My thoughts then turned to the quote from Charles Bukowski "and when nobody wakes you up in the morning, and when nobody waits for you at night, and when you can do whatever you want, what do you call it - freedom or loneliness?" As I pondered this, I came to the same conclusion as I do with most things in life - both.
During the day I can explore, find new paths, delight in a waterfall or cool rocks. I bask in the sun and revel in how the wind plays with my hair. Or i have errands to take care of, laundry to do, or go to work, or appointments. But when that sun sets and I have no one to share my day with.. freedom turns to loneliness.
Im glad for my time alone because I have space to think these thoughts. And then i come here to share and maybe you read it or maybe you don't. But it helps me feel a little less alone.
(As does the face of my kitty when she greets me at the door every time I come back inside - even if im just taking the garbage out, she waits for me and then we cuddle. Takes the edge off just a little 😸)

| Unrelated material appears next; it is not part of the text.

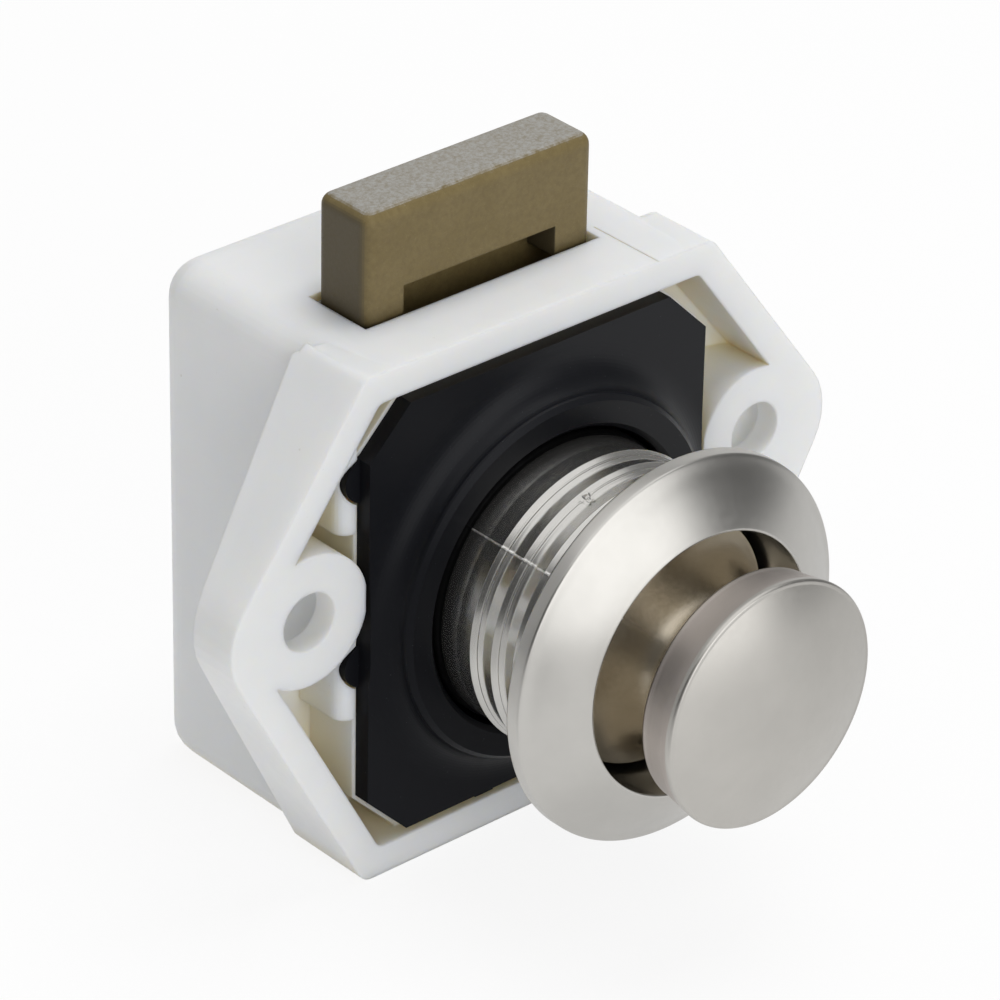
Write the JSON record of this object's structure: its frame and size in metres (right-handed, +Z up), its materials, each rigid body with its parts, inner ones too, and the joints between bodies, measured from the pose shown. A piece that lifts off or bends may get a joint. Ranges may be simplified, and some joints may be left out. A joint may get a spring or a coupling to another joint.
{
  "type": "push button cabinet lock",
  "caption": "Small furniture push button lock: hexagonal case with screw ears, flat sliding bolt, black cover plate, metal ring with ridged sleeve and a mushroom-shaped push button.",
  "frame": {"origin": "on the button's axis, in the plane of the case's front rim, which lies on the inside of the door", "axes": "+X to the right along the bolt's width, -Y to the front, the way the button comes out, +Z up, the way the bolt moves out"},
  "size_m": [0.0492, 0.0432, 0.0435],
  "materials": {
    "white_plastic": "moulded white plastic, slightly translucent, half gloss",
    "black_plastic": "moulded black plastic, half gloss",
    "satin_nickel": "die-cast, nickel plated, satin face and bright sleeve",
    "satin_nickel_button": "die-cast, nickel plated, satin cap and bright neck",
    "natural_plastic": "moulded plastic, natural colour, guessed",
    "zinc_steel": "zinc plated steel, guessed",
    "spring_steel": "bright spring wire, guessed",
    "olive_plastic": "moulded olive brown plastic, fine grain, half matt"
  },
  "bodies": {
    "case": {"housing": "white_plastic", "cover_plate": "black_plastic", "button_spring": "spring_steel"},
    "button": {"knob": "satin_nickel_button", "plunger": "natural_plastic", "plunger_screw": "zinc_steel", "screw_washer": "zinc_steel"},
    "bolt": {"bolt": "olive_plastic"},
    "catch": {"catch_wire": "spring_steel"},
    "ring": {"rosette": "satin_nickel"}
  },
  "joints": [
    {"name": "button_slide", "type": "slide", "parent": "case", "child": "button", "axis": [0, -1, 0], "range_m": [-0.0008, 0.0075], "deforming": ["button_spring"]},
    {"name": "bolt_slide", "type": "slide", "parent": "case", "child": "bolt", "axis": [0, 0, 1], "range_m": [-0.0075, 0.0008]},
    {"name": "catch_swing", "type": "hinge", "parent": "case", "child": "catch", "pos_m": [0, 0.0154, -0.0066], "axis": [0, 0, 1], "range_deg": [-2, 16]},
    {"name": "ring_adjust", "type": "slide", "parent": "case", "child": "ring", "axis": [0, -1, 0], "range_m": [0, 0.00585]}
  ],
  "couplings": [
    {"joint": "bolt_slide", "follows": "button_slide", "ratio": -1},
    {"joint": "catch_swing", "follows": "button_slide", "rad_per_m": 35.9}
  ]
}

In contrast, this weekend i was able to commune with my two friends who love me like no ever has and maybe ever will. We have an amazing and reciprocal friendship. We hold each other up in the hard times, we celebrate the others success, we LAUGH like banshees (we are the loud group at the campground) we share our most deep thoughts without batting an eye, and accept every part of each other. These women are 2 of the 3 most intimate friends I have and I wouldn't trade those 3 souls for any number of other, less intimate friendships.